- **SHORT EXERCISE**
Write out exactly the lines running from the line that includes "mesh = cad_parts[node].data" to the end of the data, both ends included, and nothing besides.

* START *

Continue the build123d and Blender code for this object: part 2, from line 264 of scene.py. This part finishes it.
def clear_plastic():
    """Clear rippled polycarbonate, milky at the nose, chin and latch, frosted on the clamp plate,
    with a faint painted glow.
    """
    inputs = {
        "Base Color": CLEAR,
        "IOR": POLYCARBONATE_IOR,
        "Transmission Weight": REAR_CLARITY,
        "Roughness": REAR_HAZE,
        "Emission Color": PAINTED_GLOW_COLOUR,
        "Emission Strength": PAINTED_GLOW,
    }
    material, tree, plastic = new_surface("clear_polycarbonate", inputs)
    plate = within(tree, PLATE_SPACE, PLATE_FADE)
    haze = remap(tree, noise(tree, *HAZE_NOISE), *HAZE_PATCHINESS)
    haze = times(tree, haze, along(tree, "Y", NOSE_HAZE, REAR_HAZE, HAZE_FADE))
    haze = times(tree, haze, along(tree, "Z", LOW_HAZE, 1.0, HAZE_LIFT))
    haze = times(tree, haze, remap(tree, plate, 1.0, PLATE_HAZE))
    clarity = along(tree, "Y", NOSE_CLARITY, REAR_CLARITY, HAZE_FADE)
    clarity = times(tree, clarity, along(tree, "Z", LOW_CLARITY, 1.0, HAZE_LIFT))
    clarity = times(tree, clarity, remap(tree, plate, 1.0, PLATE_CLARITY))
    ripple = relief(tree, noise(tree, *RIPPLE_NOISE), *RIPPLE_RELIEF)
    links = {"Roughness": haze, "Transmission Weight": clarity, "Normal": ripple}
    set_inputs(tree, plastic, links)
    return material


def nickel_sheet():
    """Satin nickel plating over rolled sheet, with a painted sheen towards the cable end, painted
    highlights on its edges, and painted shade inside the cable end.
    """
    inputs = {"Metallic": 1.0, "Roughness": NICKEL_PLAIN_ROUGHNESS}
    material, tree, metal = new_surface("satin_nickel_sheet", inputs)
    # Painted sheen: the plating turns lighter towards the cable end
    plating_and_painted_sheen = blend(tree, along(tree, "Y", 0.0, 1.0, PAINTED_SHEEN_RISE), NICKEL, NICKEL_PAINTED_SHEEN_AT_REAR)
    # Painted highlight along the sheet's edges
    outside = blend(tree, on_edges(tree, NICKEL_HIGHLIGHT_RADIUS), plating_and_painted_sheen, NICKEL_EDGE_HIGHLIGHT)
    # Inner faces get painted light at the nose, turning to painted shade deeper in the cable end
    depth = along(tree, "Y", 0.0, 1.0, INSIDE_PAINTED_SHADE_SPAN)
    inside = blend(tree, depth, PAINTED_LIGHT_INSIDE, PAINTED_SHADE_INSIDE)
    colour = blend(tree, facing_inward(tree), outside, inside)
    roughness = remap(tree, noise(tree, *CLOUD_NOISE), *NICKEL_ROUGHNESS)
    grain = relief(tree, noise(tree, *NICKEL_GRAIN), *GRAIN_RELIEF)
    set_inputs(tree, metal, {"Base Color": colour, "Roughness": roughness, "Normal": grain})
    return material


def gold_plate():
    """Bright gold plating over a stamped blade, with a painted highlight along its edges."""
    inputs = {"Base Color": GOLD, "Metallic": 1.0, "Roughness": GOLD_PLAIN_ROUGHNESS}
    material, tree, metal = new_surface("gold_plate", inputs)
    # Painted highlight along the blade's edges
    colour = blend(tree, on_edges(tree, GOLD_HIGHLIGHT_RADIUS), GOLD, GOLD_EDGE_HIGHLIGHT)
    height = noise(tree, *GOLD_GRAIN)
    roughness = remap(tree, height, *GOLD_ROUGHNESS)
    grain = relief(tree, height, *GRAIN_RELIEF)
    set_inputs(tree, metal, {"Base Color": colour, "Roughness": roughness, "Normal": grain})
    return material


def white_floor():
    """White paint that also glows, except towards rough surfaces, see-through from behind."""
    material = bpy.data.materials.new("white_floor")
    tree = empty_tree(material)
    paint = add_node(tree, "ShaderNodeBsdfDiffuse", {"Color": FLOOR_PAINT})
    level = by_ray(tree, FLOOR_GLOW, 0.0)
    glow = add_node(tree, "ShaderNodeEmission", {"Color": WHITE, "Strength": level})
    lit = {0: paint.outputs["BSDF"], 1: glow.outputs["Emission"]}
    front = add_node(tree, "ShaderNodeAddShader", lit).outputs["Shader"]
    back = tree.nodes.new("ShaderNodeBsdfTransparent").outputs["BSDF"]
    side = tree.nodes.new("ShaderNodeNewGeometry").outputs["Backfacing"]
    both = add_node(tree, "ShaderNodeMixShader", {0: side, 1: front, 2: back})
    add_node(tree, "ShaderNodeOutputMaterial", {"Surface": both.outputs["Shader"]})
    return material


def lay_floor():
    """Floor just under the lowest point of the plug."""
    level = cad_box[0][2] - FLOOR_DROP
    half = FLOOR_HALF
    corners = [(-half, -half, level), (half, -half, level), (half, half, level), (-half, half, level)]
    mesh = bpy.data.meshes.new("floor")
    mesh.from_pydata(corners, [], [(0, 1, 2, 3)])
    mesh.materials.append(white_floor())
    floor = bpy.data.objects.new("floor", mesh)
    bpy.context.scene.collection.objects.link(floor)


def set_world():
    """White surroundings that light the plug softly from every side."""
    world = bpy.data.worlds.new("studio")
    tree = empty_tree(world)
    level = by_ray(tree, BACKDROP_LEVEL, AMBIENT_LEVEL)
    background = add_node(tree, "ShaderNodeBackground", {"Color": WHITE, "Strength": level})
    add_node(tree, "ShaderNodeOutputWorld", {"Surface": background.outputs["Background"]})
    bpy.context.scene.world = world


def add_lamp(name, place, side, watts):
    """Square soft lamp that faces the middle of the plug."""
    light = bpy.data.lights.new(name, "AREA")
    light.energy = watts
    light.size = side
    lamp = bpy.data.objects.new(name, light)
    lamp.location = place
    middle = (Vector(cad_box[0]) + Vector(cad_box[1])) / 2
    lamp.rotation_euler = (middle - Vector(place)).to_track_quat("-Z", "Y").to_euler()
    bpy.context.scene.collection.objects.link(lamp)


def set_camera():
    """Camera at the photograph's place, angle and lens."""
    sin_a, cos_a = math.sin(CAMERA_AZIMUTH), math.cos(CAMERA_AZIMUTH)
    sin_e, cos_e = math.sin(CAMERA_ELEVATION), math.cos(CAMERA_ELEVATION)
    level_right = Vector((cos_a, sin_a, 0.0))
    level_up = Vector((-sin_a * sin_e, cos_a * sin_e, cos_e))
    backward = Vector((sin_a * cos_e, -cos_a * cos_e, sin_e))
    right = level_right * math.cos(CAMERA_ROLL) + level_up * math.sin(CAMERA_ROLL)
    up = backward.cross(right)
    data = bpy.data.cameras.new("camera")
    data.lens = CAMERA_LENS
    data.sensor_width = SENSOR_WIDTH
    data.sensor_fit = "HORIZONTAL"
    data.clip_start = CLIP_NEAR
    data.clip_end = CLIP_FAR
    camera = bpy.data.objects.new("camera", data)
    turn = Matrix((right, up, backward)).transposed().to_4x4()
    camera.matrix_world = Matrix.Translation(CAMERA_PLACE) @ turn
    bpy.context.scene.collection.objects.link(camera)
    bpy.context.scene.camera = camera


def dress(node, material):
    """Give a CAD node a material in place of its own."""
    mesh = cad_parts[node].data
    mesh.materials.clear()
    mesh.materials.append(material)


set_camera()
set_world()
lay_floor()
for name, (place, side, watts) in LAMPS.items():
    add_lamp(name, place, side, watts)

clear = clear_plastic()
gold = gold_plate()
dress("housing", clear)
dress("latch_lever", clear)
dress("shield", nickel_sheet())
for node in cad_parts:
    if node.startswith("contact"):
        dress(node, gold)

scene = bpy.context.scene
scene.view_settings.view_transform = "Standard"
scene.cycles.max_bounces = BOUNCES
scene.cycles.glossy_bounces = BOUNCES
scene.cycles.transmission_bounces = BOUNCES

* END *

- **SOLUTION**
    mesh = cad_parts[node].data
    mesh.materials.clear()
    mesh.materials.append(material)


set_camera()
set_world()
lay_floor()
for name, (place, side, watts) in LAMPS.items():
    add_lamp(name, place, side, watts)

clear = clear_plastic()
gold = gold_plate()
dress("housing", clear)
dress("latch_lever", clear)
dress("shield", nickel_sheet())
for node in cad_parts:
    if node.startswith("contact"):
        dress(node, gold)

scene = bpy.context.scene
scene.view_settings.view_transform = "Standard"
scene.cycles.max_bounces = BOUNCES
scene.cycles.glossy_bounces = BOUNCES
scene.cycles.transmission_bounces = BOUNCES